While it is undeniable that the role of humans may not completely vanish, but what we can expect is that various systems will have humans working alongside as a ‘hybrid decision making’ models. Decisions with human consequences are most unlikely to be fully autonomous, since such experiments in the past had been extremely fatal, like Uber driverless car test that killed a person. Without careful design, the intelligent systems making their way into the world could provoke a backlash against technology.
Nearly every occupation has some tasks that can be automated, but fewer than 5 per cent of occupations can technically be fully automated using technology that is currently available.
Digitization may work best where both customer and service provider are compatible with technology. Even for activities that can be technically automated, whether or not it would actually happen is dependent on a number of other factors: the cost of deploying robotic solutions, the economic benefits of doing so, the supply and demand of human labour, and regulatory and social acceptance.

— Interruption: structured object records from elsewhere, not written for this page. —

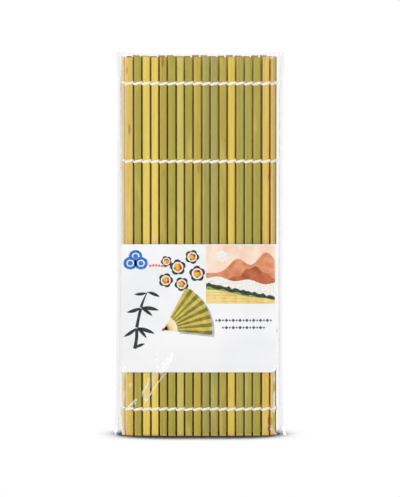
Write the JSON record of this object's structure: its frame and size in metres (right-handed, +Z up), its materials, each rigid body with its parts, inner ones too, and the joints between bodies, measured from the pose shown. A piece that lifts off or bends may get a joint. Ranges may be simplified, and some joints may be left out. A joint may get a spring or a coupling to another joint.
{
  "type": "sushi rolling mat",
  "caption": "Rolling mat of split bamboo slats twined together with cotton in four rows, rolled up flat in a clear bag with a paper card; it unrolls flat and the bag lifts off.",
  "frame": {"origin": "centre of the bottom of the whole part, on the surface that the slats stand on", "axes": "+Z up along the slats, -Y towards the side that shows the card, +X to the right seen from there"},
  "size_m": [0.107, 0.023, 0.2424],
  "materials": {
    "bamboo": "split green bamboo, satin",
    "twine": "undyed cotton",
    "card": "coated paper",
    "film": "clear film"
  },
  "bodies": {
    "outer_end_slat": {"slat_01": "bamboo", "outer_knots": "twine"},
    "second_slat": {"slat_02": "bamboo"},
    "front_layer": {"slat_03": "bamboo", "slat_04": "bamboo", "slat_05": "bamboo", "slat_06": "bamboo", "slat_07": "bamboo", "slat_08": "bamboo", "slat_09": "bamboo", "slat_10": "bamboo", "slat_11": "bamboo", "slat_12": "bamboo", "slat_13": "bamboo", "slat_14": "bamboo", "slat_15": "bamboo", "slat_16": "bamboo", "slat_17": "bamboo", "twine_1a": "twine", "twine_1b": "twine", "twine_2a": "twine", "twine_2b": "twine", "twine_3a": "twine", "twine_3b": "twine", "twine_4a": "twine", "twine_4b": "twine"},
    "turn_slat_1": {"slat_18": "bamboo"},
    "turn_slat_2": {"slat_19": "bamboo"},
    "turn_slat_3": {"slat_20": "bamboo"},
    "turn_slat_4": {"slat_21": "bamboo"},
    "back_layer": {"slat_22": "bamboo", "slat_23": "bamboo", "slat_24": "bamboo", "slat_25": "bamboo", "slat_26": "bamboo", "slat_27": "bamboo", "slat_28": "bamboo", "slat_29": "bamboo", "slat_30": "bamboo", "slat_31": "bamboo", "slat_32": "bamboo", "slat_33": "bamboo", "slat_34": "bamboo", "slat_35": "bamboo", "slat_36": "bamboo", "slat_37": "bamboo"},
    "fold_slat_1": {"slat_38": "bamboo"},
    "fold_slat_2": {"slat_39": "bamboo"},
    "inner_layer": {"slat_40": "bamboo", "slat_41": "bamboo", "slat_42": "bamboo", "slat_43": "bamboo", "slat_44": "bamboo", "slat_45": "bamboo", "inner_knots": "twine"},
    "wrapper": {"bag": "film", "card": "card"}
  },
  "joints": [
    {"name": "unroll", "type": "hinge", "parent": "front_layer", "child": "turn_slat_3", "pos_m": [0.04552, -0.00551, 0], "axis": [0, 0, -1], "range_deg": [0, 94], "deforming": ["twine_1a", "twine_1b", "twine_2a", "twine_2b", "twine_3a", "twine_3b", "twine_4a", "twine_4b", "bag", "card"]},
    {"name": "back_layer_turn", "type": "hinge", "parent": "turn_slat_3", "child": "back_layer", "pos_m": [0.04534, 0.00642, 0], "axis": [0, 0, -1], "range_deg": [0, 86.04]},
    {"name": "fold_1_hinge", "type": "hinge", "parent": "back_layer", "child": "fold_slat_1", "pos_m": [-0.04275, 0.00746, 0], "axis": [0, 0, -1], "range_deg": [0, 64.03]},
    {"name": "inner_layer_turn", "type": "hinge", "parent": "fold_slat_1", "child": "inner_layer", "pos_m": [-0.04492, -0.00037, 0], "axis": [0, 0, -1], "range_deg": [0, 116.06]},
    {"name": "fold_2_hinge", "type": "hinge", "parent": "inner_layer", "child": "fold_slat_2", "pos_m": [-0.04214, -0.00185, 0], "axis": [0, 0, 1], "range_deg": [0, 56.03]},
    {"name": "turn_1_hinge", "type": "hinge", "parent": "front_layer", "child": "turn_slat_1", "pos_m": [0.03865, -0.00721, 0], "axis": [0, 0, -1], "range_deg": [0, 14.01]},
    {"name": "turn_2_hinge", "type": "hinge", "parent": "turn_slat_1", "child": "turn_slat_2", "pos_m": [0.04385, -0.00591, 0], "axis": [0, 0, -1], "range_deg": [0, 40.02]},
    {"name": "turn_4_hinge", "type": "hinge", "parent": "back_layer", "child": "turn_slat_4", "pos_m": [0.04278, 0.00746, 0], "axis": [0, 0, 1], "range_deg": [0, 44.02]},
    {"name": "second_slat_hinge", "type": "hinge", "parent": "front_layer", "child": "second_slat", "pos_m": [-0.04152, -0.00721, 0], "axis": [0, 0, 1], "range_deg": [0, 20.01]},
    {"name": "outer_end_hinge", "type": "hinge", "parent": "second_slat", "child": "outer_end_slat", "pos_m": [-0.04663, -0.00535, 0], "axis": [0, 0, 1], "range_deg": [0, 54.03]},
    {"name": "wrapper_lift", "type": "slide", "parent": "front_layer", "child": "wrapper", "axis": [0, 0, 1], "range_m": [0, 0.26]}
  ],
  "couplings": [
    {"joint": "back_layer_turn", "follows": "unroll", "ratio": 0.91489},
    {"joint": "fold_1_hinge", "follows": "unroll", "ratio": 0.68085},
    {"joint": "inner_layer_turn", "follows": "unroll", "ratio": 1.234},
    {"joint": "fold_2_hinge", "follows": "unroll", "ratio": 0.59574},
    {"joint": "turn_1_hinge", "follows": "unroll", "ratio": 0.14894},
    {"joint": "turn_2_hinge", "follows": "unroll", "ratio": 0.42553},
    {"joint": "turn_4_hinge", "follows": "unroll", "ratio": 0.46809},
    {"joint": "second_slat_hinge", "follows": "unroll", "ratio": 0.21277},
    {"joint": "outer_end_hinge", "follows": "unroll", "ratio": 0.57447}
  ]
}
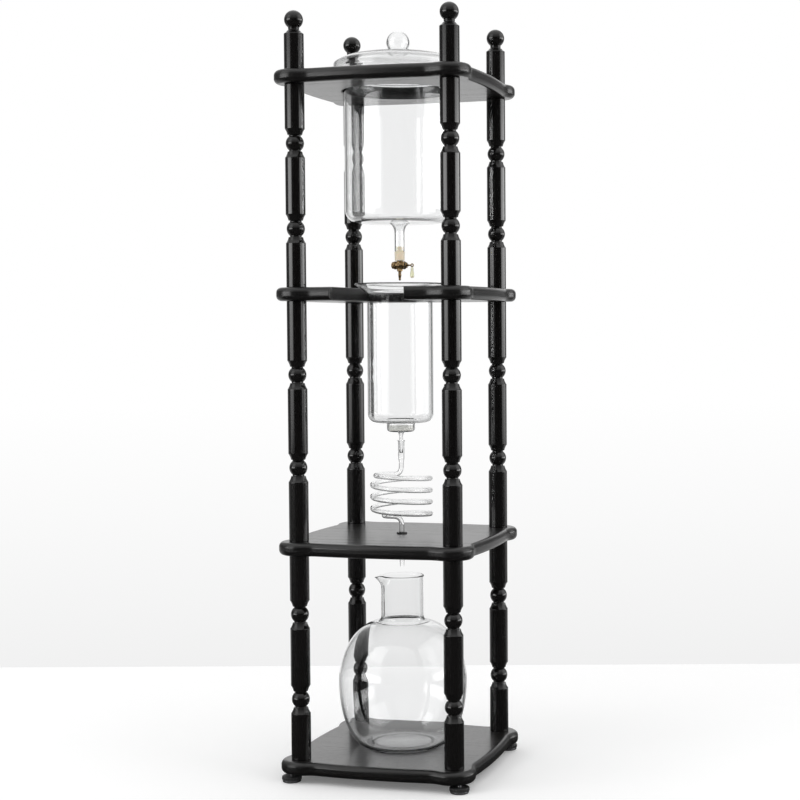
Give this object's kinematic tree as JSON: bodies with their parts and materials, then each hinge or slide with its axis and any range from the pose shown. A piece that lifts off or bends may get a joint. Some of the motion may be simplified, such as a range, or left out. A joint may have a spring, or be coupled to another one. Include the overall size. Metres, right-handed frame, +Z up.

But this is not the first time humans have faced the automation wave. In the past industrial and computer revolution like-wise impacted us, but after a long period of painful adjustment, people started realising the need to find their fitment through complementary education programs. Hence, new jobs in these avenues that never existed in past, came up and eventually made us more advanced and capable. In a similar way, while automation and AI may be seen as a treat but to handle them, workforce and our knowledge base shall also evolve.
Now the rigour is moving to digitizing interactions / transactions that form business processes and reinforcing technology enabled workforce to deliver mobility solutions such as amazon delivery partners using mobiles to track and deliver orders, wider payment platforms like portable machines, mobile wallets, bitcoin etc. While it helps companies to significantly save cost but at the same time, helps us to get things done in no time.
These human inventions drastically changed the world by virtue of our ability to think differently. So some of the essential skills that would always keep us ahead of machines is to innovate, farm opportunities, problem solve, ability to think differently, question the status quo and criticize, which sets humans apart in innovating, prescribing an alternative or considering new dimensions to expand, so overall technology and humans has its own strength and limitations. Therefore without worrying much, we should welcome this new era of opportunities and focus on skills that help us to be part of this new technology innings.
The technology binge already started around 80’s with asset digitization, when companies began investing in hardware, software such as computers, windows and overtime to data management & IT security solutions.